Kesempatan Bergabung dan Pengawasan Terpadu
Saat ini, Cipta Cendikia FA masih membuka kesempatan bagi pemain dari luar untuk bergabung, khususnya di tim putri. Kebijakan ini memberi ruang bagi pesepak bola muda yang belum bersekolah di Cipta Cendikia, tetapi ingin merasakan sistem pembinaan akademi.
“Untuk sekarang, tim putri masih terbuka untuk umum, termasuk yang berasal dari luar. Tapi pelan-pelan kami berharap mereka juga bisa bersekolah di sini, supaya benar-benar terkontrol,” ujar Intan.
Sistem satu atap yang diterapkan Cipta Cendikia memungkinkan akademi mengawasi banyak aspek keseharian pemain, mulai dari pola makan hingga aktivitas di luar lapangan.
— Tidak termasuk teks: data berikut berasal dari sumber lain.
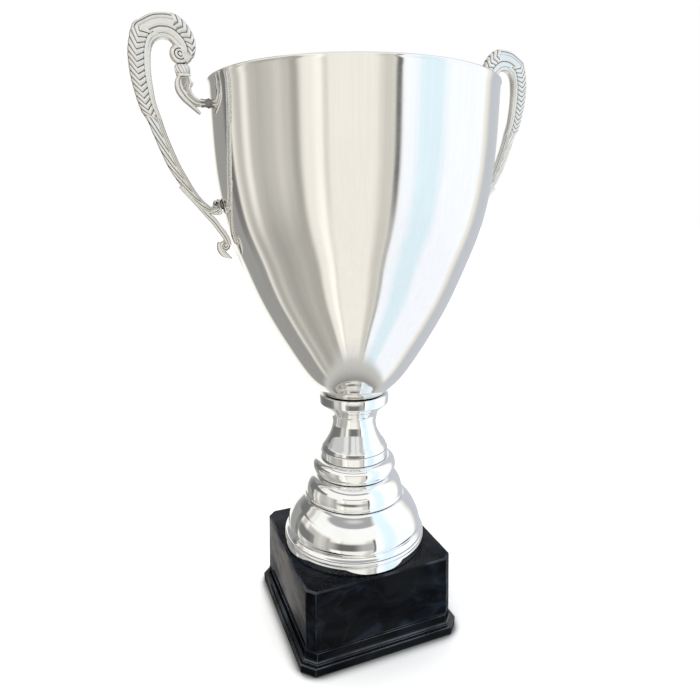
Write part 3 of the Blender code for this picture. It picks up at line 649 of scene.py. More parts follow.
def square_stack(name, node_name, levels, material, fillet=0.5 * MM):
    """One skin through cut-cornered squares (half width, corner, height), up the outside, down the inside.

    The section is rounded first, so that the edges between levels are soft. The attribute "edge" marks the
    turns of the section, and the outline's turns where the wall stands up."""
    section = np.asarray(levels, float)
    section = softened(np.vstack([section[-1:], section, section[:1]]), fillet, brace=0.5 * MM)[1:-1]
    bottom = low(node_name).z
    outlines = [cornered_outline(half, corner) for half, corner, _ in section]
    grid = np.stack([np.column_stack([outline, np.full(len(outline), bottom + height)])
                     for outline, height in zip(outlines, section[:, 2])])
    run = np.abs(np.diff(np.vstack([section, section[:1]])[:, [0, 2]], axis=0))
    steep = run[:, 1] > run[:, 0]
    wall = (steep & np.roll(steep, 1)).astype(float)
    edge = np.maximum(0.75 * bend_marks(section[:, [0, 2]])[:, None],
                      0.40 * wall[:, None] * bend_marks(outlines[0])[None, :])
    piece = surface(name, grid, material, round_rows=True, round_columns=True, values={"edge": edge})
    placed(piece, "plinth_black", node_name)


OCTAGON = 2 - math.sqrt(2)           # the corner, as a share of the half width, that makes a regular octagon


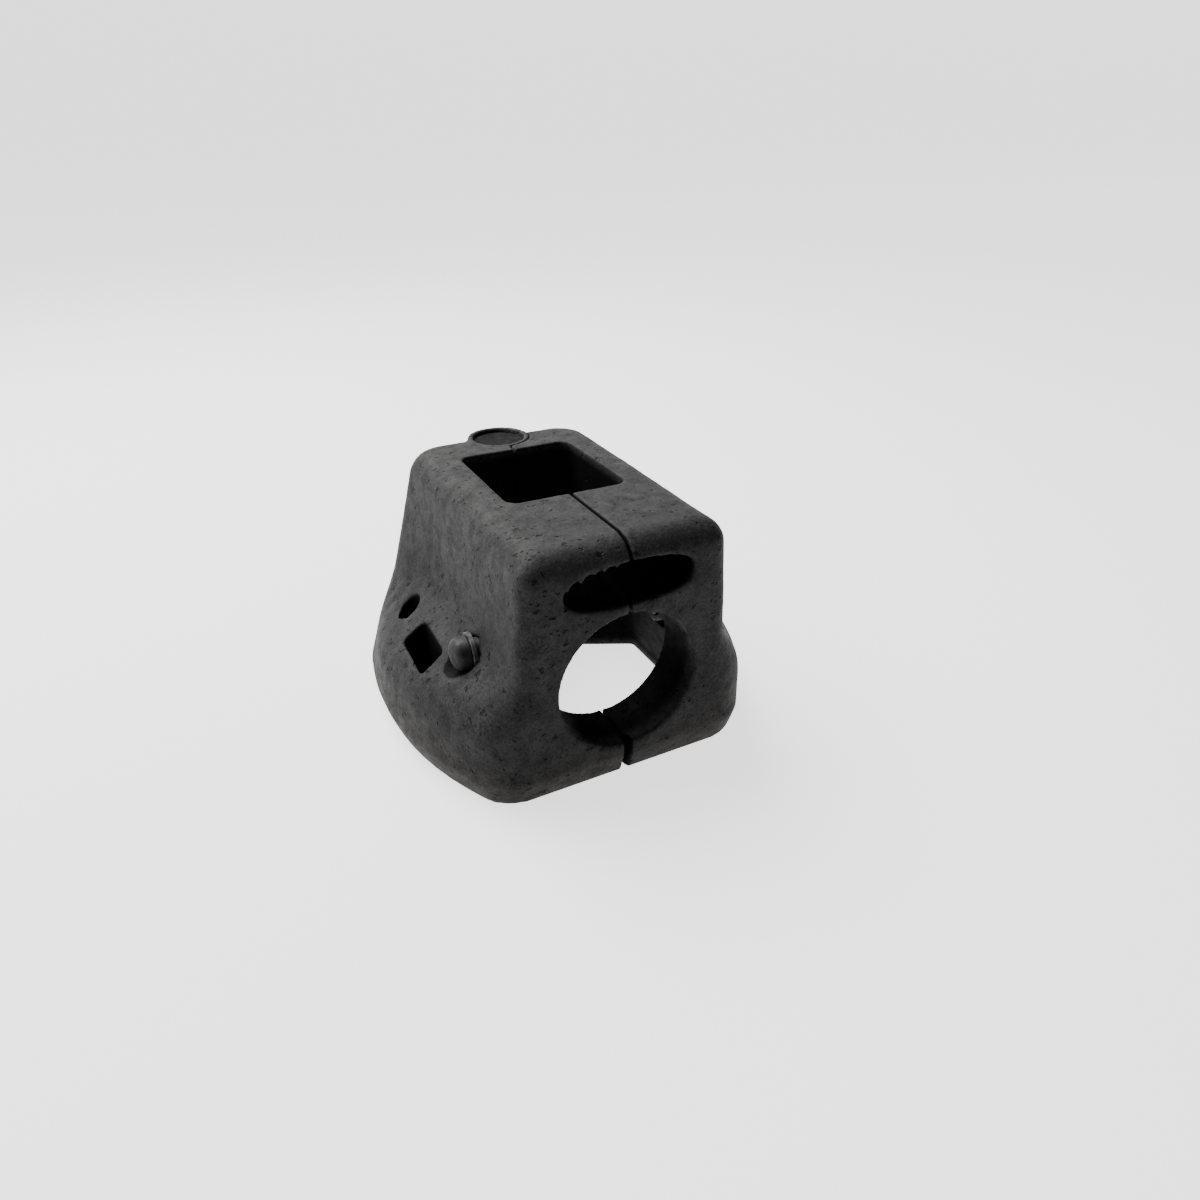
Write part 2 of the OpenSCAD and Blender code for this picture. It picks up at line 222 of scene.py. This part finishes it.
def makeRubber(look):
    material, tree, shader = newMaterial("mouldedRubber")
    coords = tree.nodes.new("ShaderNodeTexCoord").outputs["Object"]
    ragged = tree.nodes.new("ShaderNodeVectorMath")  # pulls round pores out of shape
    ragged.operation = "MULTIPLY_ADD"
    ragged.inputs[1].default_value = (look["pull"], look["pull"], look["pull"])
    tree.links.new(cloud(tree, coords, look["ragged"], 2.0).outputs["Color"], ragged.inputs[0])
    tree.links.new(coords, ragged.inputs[2])
    broad = cloud(tree, coords, look["broad"], 3.0).outputs["Fac"]
    mottle = cloud(tree, coords, look["mottle"], 5.0, 0.7).outputs["Fac"]
    grain = cloud(tree, coords, look["grain"], 5.0, 0.75).outputs["Fac"]
    base = blend(tree, "MIX", ramp(tree, broad, [(0.30, 0.45), (0.70, 1.0)]), look["deep"], look["pale"])
    parts = tree.nodes.new("ShaderNodeSeparateXYZ")
    tree.links.new(coords, parts.inputs["Vector"])
    bandFull, bandEnd = look["earthBand"]
    low = blend(tree, "MULTIPLY", 1.0, ramp(tree, parts.outputs["Z"], [(bandFull, 1.0), (bandEnd, 0.0)]),
                ramp(tree, mottle, [(0.4, 0.2), (0.62, 1.0)]))
    base = blend(tree, "MIX", low, base, look["earth"])
    base = blend(tree, "MULTIPLY", 0.6, base, ramp(tree, mottle, [(0.36, 0.35), (0.58, 1.0)]))
    base = blend(tree, "MULTIPLY", 0.9, base, ramp(tree, grain, [(0.40, 0.25), (0.58, 1.0)]))
    crumbArea = spots(tree, coords, look["crumbs"], 0.2, 0.3, 0.7)
    crumbNoise = cloud(tree, coords, look["crumbMarks"], 2.0, 0.6).outputs["Fac"]
    crumbMark = ramp(tree, crumbNoise, [(0.44, 1.0), (0.5, 0.0)])
    crumb = blend(tree, "MULTIPLY", 1.0, crumbArea, crumbMark)
    base = blend(tree, "MIX", ramp(tree, crumb, [(0.0, 0.0), (1.0, 0.85)]), base, look["poreTone"])
    ragCoords = ragged.outputs["Vector"]
    pore = blend(tree, "LIGHTEN", 1.0, spots(tree, ragCoords, look["pores"], 0.15, 0.27, 0.2),
                 spots(tree, ragCoords, look["finePores"], 0.18, 0.34, 0.22))
    base = blend(tree, "MIX", pore, base, look["poreTone"])
    # painted shade: the per-vertex shade attribute darkens the colour down to 0.12 and lowers the specular in
    # openings, grooves and holes
    attribute = tree.nodes.new("ShaderNodeAttribute")
    attribute.attribute_name = "paintedShade"
    paintedShade = attribute.outputs["Fac"]
    base = blend(tree, "MULTIPLY", 1.0, base, ramp(tree, paintedShade, [(0.0, 1.0), (1.0, 0.12)]))
    tree.links.new(base, shader.inputs["Base Color"])
    tree.links.new(ramp(tree, mottle, [(0.3, look["roughness"] + 0.16), (0.7, look["roughness"] - 0.04)]),
                   shader.inputs["Roughness"])
    tree.links.new(ramp(tree, paintedShade, [(0.0, 0.1), (1.0, 0.02)]), shader.inputs["Specular IOR Level"])
    normal = bump(tree, mottle, 0.5, 0.0007)
    normal = bump(tree, grain, 0.5, 0.0003, normal)
    normal = bump(tree, crumb, 0.5, 0.0003, normal, True)
    tree.links.new(bump(tree, pore, 0.9, 0.0009, normal, True), shader.inputs["Normal"])
    return material


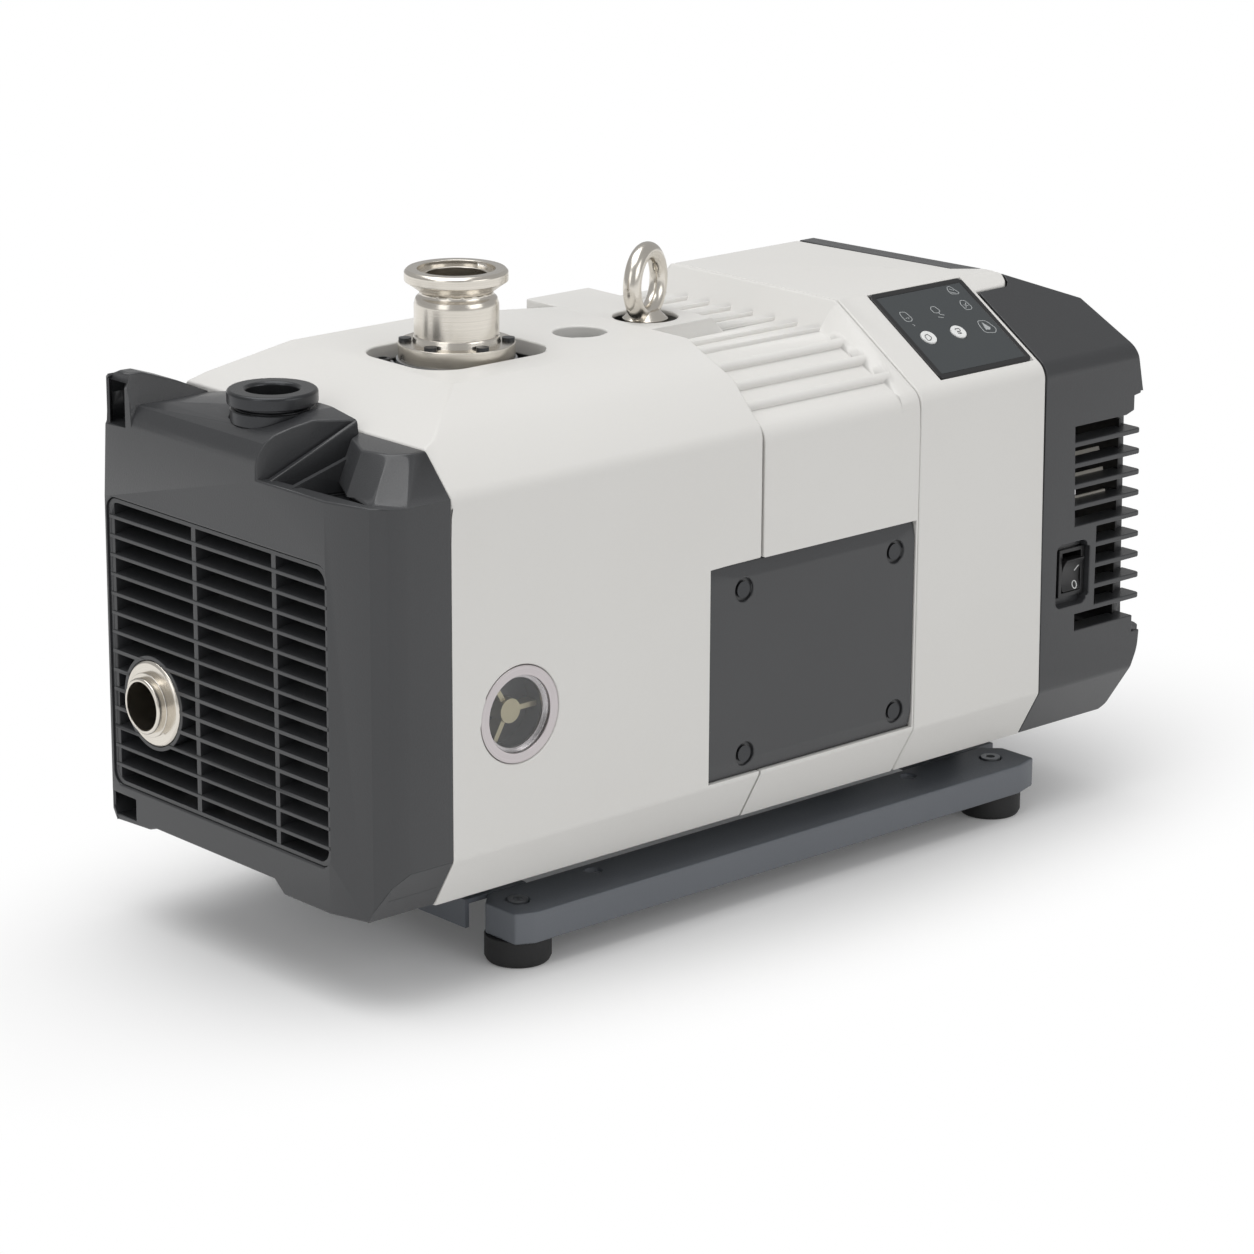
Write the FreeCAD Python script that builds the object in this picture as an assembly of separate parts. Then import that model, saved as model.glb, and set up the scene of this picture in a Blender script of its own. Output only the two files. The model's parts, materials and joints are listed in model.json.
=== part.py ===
"""Dry scroll vacuum pump: a scroll set and its motor on a tray, under moulded covers, on a rail frame.

Frame: +X runs from the front grille to the rear louvres, +Y to the far side, +Z up, feet on z = 0.
Stations along X are measured from the grille; the last step moves the origin to the middle of the footprint.
"""
import FreeCAD
import Part
import math
import os

V = FreeCAD.Vector

# Fits and gaps
RUN = 0.05            # radial clearance of a shaft in its bearing
SEAT = 0.04           # radial clearance of a piece pressed into its seat
SEAM = 0.8            # visible joint between two covers
CLEAR = 0.4           # clearance of pieces that pass without touching

# Covers: section across the pump
BODY_W = 235.0
HALF_W = BODY_W / 2
BELLY_W = BODY_W - 31.0
BELLY_Z = 49.5
SIDE_LOW_Z = 77.5
SIDE_TOP_Z = 268.0
ROOF_Z = 308.0
ROOF_NEAR_Y = -HALF_W + 59.5
ROOF_FAR_Y = HALF_W - 41.5
RIDGE_NEAR = (-HALF_W + 23.5, ROOF_Z - 16.0)
RIDGE_FAR = (HALF_W - 19.5, ROOF_Z - 15.0)
LOW_CREASE_R = 6.0
TOP_CREASE_R = 11.5
SKIN = 3.0

# Covers: lengths along X
FRONT_COVER_L = 49.7
FRONT_COWL_L = 215.0
RIBBED_COWL_L = 118.0
HOOD_L = 101.0
REAR_COVER_L = 86.5
COWL_X = FRONT_COVER_L
RIBBED_X = COWL_X + FRONT_COWL_L
HOOD_X = RIBBED_X + RIBBED_COWL_L
REAR_X = HOOD_X + HOOD_L
END_X = REAR_X + REAR_COVER_L

# Front cowl
COWL_LIP_Z = ROOF_Z - 19.0
COWL_SLOPE_L = 51.0
INLET_X = COWL_X + 102.3
OPENING_L = 86.0
OPENING_W = 70.0
OPENING_R = 20.0
OPENING_RIM = 9.0
PLUG_POS = (RIBBED_X - 34.7, -9.5)
PLUG_HOLE_R = 14.5

# Ribbed cowl
RIB_COUNT = 11
RIB_DROP = 13.0
RIB_R = 3.4
RIB_NEAR = (-HALF_W + 7.5, SIDE_TOP_Z + 3.0)
RIB_BEND_Y = -HALF_W + 65.5
RIM_L = 14.0
PAD_L = 46.0
PAD_NEAR_Y = -26.0
PAD_Z = ROOF_Z - 1.0
EYE_X = RIBBED_X + 21.3
EYE_HOLE_R = 18.0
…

Salah satu aturan yang diterapkan adalah pembatasan penggunaan gawai.
“Penggunaan handphone kami batasi. Anak-anak hanya boleh menggunakan handphone di Jumat sore setelah yoga dan di akhir pekan. Selebihnya tidak,” kata Intan.
Pembinaan di Cipta Cendikia difokuskan pada jenjang SMP hingga SMA, sekitar usia 11-12 tahun, sampai enam tahun. Pemain yang masih di bangku SD merupakan hasil pembinaan dari program MilkLife Soccer Challenge dan akan masuk jenjang SMP di akademi.
“Kalau pembinaan utamanya sebenarnya mulai dari SMP, sekitar usia 11-12 tahun, sampai SMA. Jadi pemain bisa berada di Cipta Cendikia sampai enam tahun,” jelas Intan.
Para pemain merasakan langsung manfaat dari sistem terstruktur ini. Albianca Raula, salah satu pemain tim putri Cipta Cendikia, mengaku betah sejak bergabung awal 2025.
“Aku suka banget sama tim ini. Teman-temannya baik, suasananya seru, dan pas main di lapangan juga kompak,” kata Albianca.
Hal serupa dirasakan Khansa Rosyid. Meski para pemain tidak selalu bertemu setiap hari di luar pertandingan, kekompakan tetap terbangun saat kompetisi.
“Pertemanannya bagus, timnya juga solid. Kalau di pertandingan, komunikasinya jalan,” ujar Khansa.
Kekompakan itu terlihat di ajang Hydroplus Soccer League U-15 Jakarta, di mana tim putri Cipta Cendikia saat ini bertengger di puncak klasemen. Bianca dan Khansa pun sama-sama meraih penghargaan Best Player di ajang Piala Pertiwi regional.